評価に応じた賃金制度を取り入れるには、パート社員の「評価表」を作ることから始めます。評価表を作ることで、パート社員全員を一定の基準で評価できます。
評価表は、いくつかの要素で構成されるのが普通です。この構成要素は、企業によって異なります。というのは、評価表は各企業が「パート社員に求めるもの」の一覧表であるからです。
例えばスポーツクラブで、受付業務のためにパート社員を雇っている場合と、メーカーで部品の組み立て作業をしてもらう場合では、必要な知識も、実際に行う作業の中味も、そこで求められるものも違います。
スポーツクラブの受付では明るく臆せずお客さまにあいさつできたり、いつも笑顔でいられたり、混雑時でも慌てずに対応できる臨機応変さが評価されますが、部品の組み立て作業なら、細かな作業を手際良く間違いなくこなすことや集中力などが評価されます。
一方、仕事の内容によらず、すべてのパート社員に求めることもあるでしょう。
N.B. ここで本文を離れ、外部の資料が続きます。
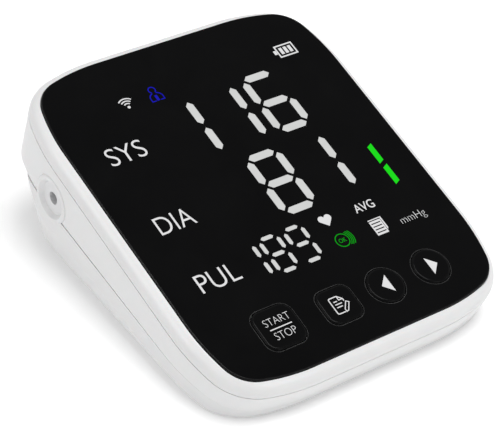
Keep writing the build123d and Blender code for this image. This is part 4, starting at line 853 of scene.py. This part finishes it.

例えば職場のルールを守ることや、仕事に意欲的かつ前向きに取り組む姿勢などです。これらもすべて、評価表に組み込みます。もっと具体的に、「改善提案を月に10件以上出す」ことを、評価基準として明示している会社もあります。
評価表の作成は、パート社員が行っている業務の一覧表を作ることであり、その難易度を明確にすることであり、さらには「自社が大切にすること」を明らかにすることでもあるのです。